= What is expected =
Set down word for word each line from the start of the listing through the line that contains "return material", both included.

= Data extract =
•••••

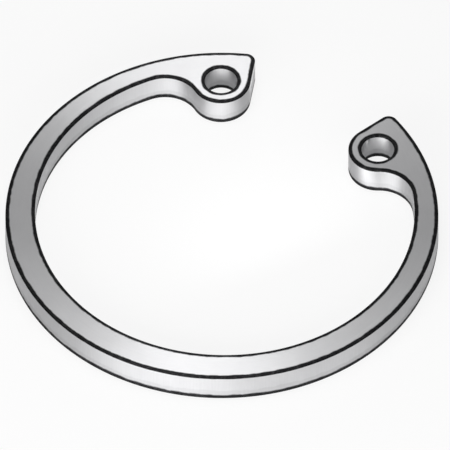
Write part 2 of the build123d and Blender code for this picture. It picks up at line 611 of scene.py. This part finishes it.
def pale_floor(studio):
    """White to the camera and in reflections, and still taking the ring's soft shadow."""
    material, tree = new_material("Pale floor")
    place = add_node(tree, "ShaderNodeTexCoord").outputs["Object"]
    grain = ramp(tree, noise(tree, place, 900.0, 3.0), 0.3, 0.7)
    darker = [0.99 * channel for channel in studio.floor_colour]
    colour = blend_colour(tree, grain, (*darker, 1), (*studio.floor_colour, 1))
    matt = add_node(tree, "ShaderNodeBsdfPrincipled", {"Base Color": colour, "Roughness": 0.9}).outputs[0]
    white = add_node(tree, "ShaderNodeEmission", {"Color": (1, 1, 1, 1), "Strength": 1.0}).outputs[0]
    seen = add_node(tree, "ShaderNodeLightPath").outputs
    to_camera = add_math(tree, "MULTIPLY", seen["Is Camera Ray"], WHITE_SEEN)
    to_steel = add_math(tree, "MULTIPLY", seen["Is Glossy Ray"], WHITE_IN_STEEL)
    share = add_math(tree, "MAXIMUM", to_camera, to_steel)
    lit = add_node(tree, "ShaderNodeMixShader", {0: share, 1: matt, 2: white}).outputs[0]

    # From underneath the camera looks through it
    below = add_node(tree, "ShaderNodeNewGeometry").outputs["Backfacing"]
    hidden = add_math(tree, "MULTIPLY", below, seen["Is Camera Ray"])
    clear = add_node(tree, "ShaderNodeBsdfTransparent").outputs[0]
    surface = add_node(tree, "ShaderNodeMixShader", {0: hidden, 1: lit, 2: clear}).outputs[0]
    add_node(tree, "ShaderNodeOutputMaterial", {"Surface": surface})
    return material


def make_floor(studio):
    """A wide flat floor just under the ring."""
    shape = bmesh.new()
    bmesh.ops.create_grid(shape, x_segments=8, y_segments=8, size=FLOOR_HALF)
    for vertex in shape.verts:
        vertex.co.z = ring_low.z - FLOOR_GAP
    mesh = bpy.data.meshes.new("studio_floor")
    shape.to_mesh(mesh)
    shape.free()
    floor = bpy.data.objects.new("studio_floor", mesh)
    mesh.materials.append(pale_floor(studio))
    bpy.context.scene.collection.objects.link(floor)


def add_lamp(name, place, aim, size, strength):
    """A soft rectangular lamp, as bright at any size; strength 1 is as bright as lit white paper."""
    light = bpy.data.lights.new(name, "AREA")
    light.shape = "RECTANGLE"
    light.size, light.size_y = size
    light.energy = strength * pi * size[0] * size[1]
    lamp = bpy.data.objects.new(name, light)
    lamp.location = place
    lamp.rotation_euler = (aim - place).to_track_quat("-Z", "Y").to_euler()
    lamp.visible_camera = False
    bpy.context.scene.collection.objects.link(lamp)


def make_lamps(studio):
    """Three soft boxes in a row from overhead down beyond the ring, three low in front, one inside."""
    right = Vector((cos(studio.azimuth), sin(studio.azimuth), 0))
    far = Vector((-sin(studio.azimuth), cos(studio.azimuth), 0))
    up = Vector((0, 0, 1))
    left_of_centre = -4.0 * MM * right

    # Azimuths turn from the far side to the right, as the camera sees it; lengths are in millimetres
    for name, azimuth, elevation, distance, width, height, strength in (
            ("overhead_box", 0, 89, 60, 30, 30, studio.overhead),
            ("high_back_box", 0, 62, 80, 30, 30, studio.back_high),
            ("low_back_box", 0, 30, 80, 30, 30, studio.back_low),
            ("left_front_box", 203, 22, 100, 110, 50, studio.front_left),
            ("middle_front_box", 160, 22, 100, 46, 50, studio.front_middle),
            ("right_front_box", 131, 22, 100, 70, 50, studio.front_right)):
        azimuth, elevation = radians(azimuth), radians(elevation)
        away = (far * cos(azimuth) + right * sin(azimuth)) * cos(elevation) + up * sin(elevation)
        place = left_of_centre + distance * MM * away
        add_lamp(name, place, left_of_centre, (width * MM, height * MM), strength)

    # Over the opening, right of its middle, and turned to the inner wall at the back
    place = MM * (3.5 * right - 1.0 * far + 6.0 * up)
    inner_wall = MM * (-3.0 * right + 11.0 * far + 1.0 * up)
    add_lamp("inside_box", place, inner_wall, (10 * MM, 5 * MM), studio.inside)


def make_room(studio):
    """An even dim room, white where the camera sees it."""
    world = bpy.data.worlds.new("Studio room")
    bpy.context.scene.world = world
    world.use_nodes = True
    tree = world.node_tree
    tree.nodes.clear()
    seen = add_node(tree, "ShaderNodeLightPath").outputs["Is Camera Ray"]
    strength = blend_value(tree, seen, studio.room, 1.0)
    light = add_node(tree, "ShaderNodeBackground", {"Color": (1, 1, 1, 1), "Strength": strength}).outputs[0]
    add_node(tree, "ShaderNodeOutputWorld", {"Surface": light})


def make_camera(studio):
    """A camera that keeps parallel lines parallel, as the drawing does."""
    turn, rise = studio.azimuth, studio.elevation
    right = Vector((cos(turn), sin(turn), 0))
    back = Vector((sin(turn) * cos(rise), -cos(turn) * cos(rise), sin(rise)))
    up = back.cross(right)
    data = bpy.data.cameras.new("camera")
    data.type = "ORTHO"
    data.ortho_scale = studio.frame_width
    data.clip_start, data.clip_end = 0.001, 3
    camera = bpy.data.objects.new("camera", data)
    aim = Vector((0, 0, ring_high.z)) + CENTRE_LEFT * right - CENTRE_ABOVE * up
    camera.location = aim + CAMERA_DISTANCE * back
    camera.rotation_euler = (-back).to_track_quat("-Z", "Y").to_euler()
    bpy.context.scene.collection.objects.link(camera)
    bpy.context.scene.camera = camera


# Operators and panel

class RING_OT_make(bpy.types.Operator):
    """Make the retaining ring from its sizes and dress it in satin spring steel"""

    bl_idname = "retaining_ring.make"
    bl_label = "Make Retaining Ring"
    bl_options = {"REGISTER", "UNDO"}

    def execute(self, context):
        sizes, finish = context.scene.ring_sizes, context.scene.steel_finish
        outlines = [ring_outline(sizes), hole_outline(sizes, -1), hole_outline(sizes, 1)]
        source = outline_curve("ring_outlines", outlines)
        context.scene.collection.objects.link(source)

        # The lip beside each edge is wide enough for the rounding and for the whole dark line
        lip = max(2 * sizes.edge_radius, LIP_ROOM * finish.line_on_face)
        add_tree(source, punched_strip_tree(), {
            "Thickness": sizes.thickness, "Edge Radius": sizes.edge_radius, "Lip": lip,
            "Edge Steps": sizes.edge_steps, "Steel": satin_steel(sizes, finish)})
        ring = plain_piece(source, "satin_steel_ring")
        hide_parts(NODE)
        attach(ring, "root")
        return {"FINISHED"}


class RING_OT_stage(bpy.types.Operator):
    """Set up the pale floor, the soft lamps, the room and the camera"""

    bl_idname = "retaining_ring.stage"
    bl_label = "Set Up Studio"
    bl_options = {"REGISTER", "UNDO"}

    def execute(self, context):
        studio = context.scene.ring_studio
        make_floor(studio)
        make_room(studio)
        make_lamps(studio)
        make_camera(studio)
        context.scene.view_settings.view_transform = "Standard"
        return {"FINISHED"}


class RING_PT_panel(bpy.types.Panel):
    """Sizes, finish and studio of the retaining ring"""

    bl_idname = "RING_PT_panel"
    bl_label = "Retaining Ring"
    bl_space_type = "VIEW_3D"
    bl_region_type = "UI"
    bl_category = "Retaining Ring"

    def draw(self, context):
        for settings, operator in ((context.scene.ring_sizes, None),
                                   (context.scene.steel_finish, RING_OT_make.bl_idname),
                                   (context.scene.ring_studio, RING_OT_stage.bl_idname)):
            column = self.layout.column(align=True)
            for name in settings.__annotations__:
                column.prop(settings, name)
            if operator:
                self.layout.operator(operator)


classes = (RingSizes, SteelFinish, StudioSettings, RING_OT_make, RING_OT_stage, RING_PT_panel)


def register():
    for cls in classes:
        bpy.utils.register_class(cls)
    bpy.types.Scene.ring_sizes = PointerProperty(type=RingSizes)
    bpy.types.Scene.steel_finish = PointerProperty(type=SteelFinish)
    bpy.types.Scene.ring_studio = PointerProperty(type=StudioSettings)


def unregister():
    del bpy.types.Scene.ring_sizes, bpy.types.Scene.steel_finish, bpy.types.Scene.ring_studio
    for cls in reversed(classes):
        bpy.utils.unregister_class(cls)


def main():
    """Makes the ring and its studio."""
    register()
    bpy.ops.retaining_ring.make()
    bpy.ops.retaining_ring.stage()


if __name__ == "__main__":
    main()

•••••

= Correct answer =
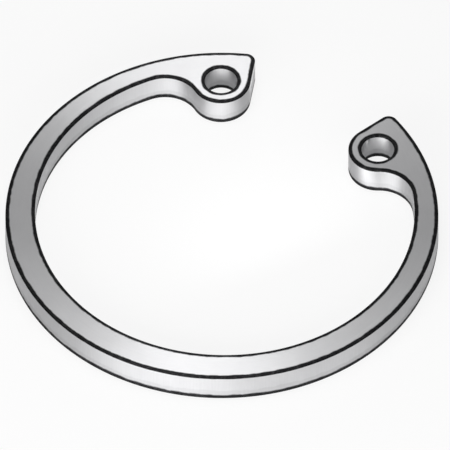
Write part 2 of the build123d and Blender code for this picture. It picks up at line 611 of scene.py. This part finishes it.
def pale_floor(studio):
    """White to the camera and in reflections, and still taking the ring's soft shadow."""
    material, tree = new_material("Pale floor")
    place = add_node(tree, "ShaderNodeTexCoord").outputs["Object"]
    grain = ramp(tree, noise(tree, place, 900.0, 3.0), 0.3, 0.7)
    darker = [0.99 * channel for channel in studio.floor_colour]
    colour = blend_colour(tree, grain, (*darker, 1), (*studio.floor_colour, 1))
    matt = add_node(tree, "ShaderNodeBsdfPrincipled", {"Base Color": colour, "Roughness": 0.9}).outputs[0]
    white = add_node(tree, "ShaderNodeEmission", {"Color": (1, 1, 1, 1), "Strength": 1.0}).outputs[0]
    seen = add_node(tree, "ShaderNodeLightPath").outputs
    to_camera = add_math(tree, "MULTIPLY", seen["Is Camera Ray"], WHITE_SEEN)
    to_steel = add_math(tree, "MULTIPLY", seen["Is Glossy Ray"], WHITE_IN_STEEL)
    share = add_math(tree, "MAXIMUM", to_camera, to_steel)
    lit = add_node(tree, "ShaderNodeMixShader", {0: share, 1: matt, 2: white}).outputs[0]

    # From underneath the camera looks through it
    below = add_node(tree, "ShaderNodeNewGeometry").outputs["Backfacing"]
    hidden = add_math(tree, "MULTIPLY", below, seen["Is Camera Ray"])
    clear = add_node(tree, "ShaderNodeBsdfTransparent").outputs[0]
    surface = add_node(tree, "ShaderNodeMixShader", {0: hidden, 1: lit, 2: clear}).outputs[0]
    add_node(tree, "ShaderNodeOutputMaterial", {"Surface": surface})
    return material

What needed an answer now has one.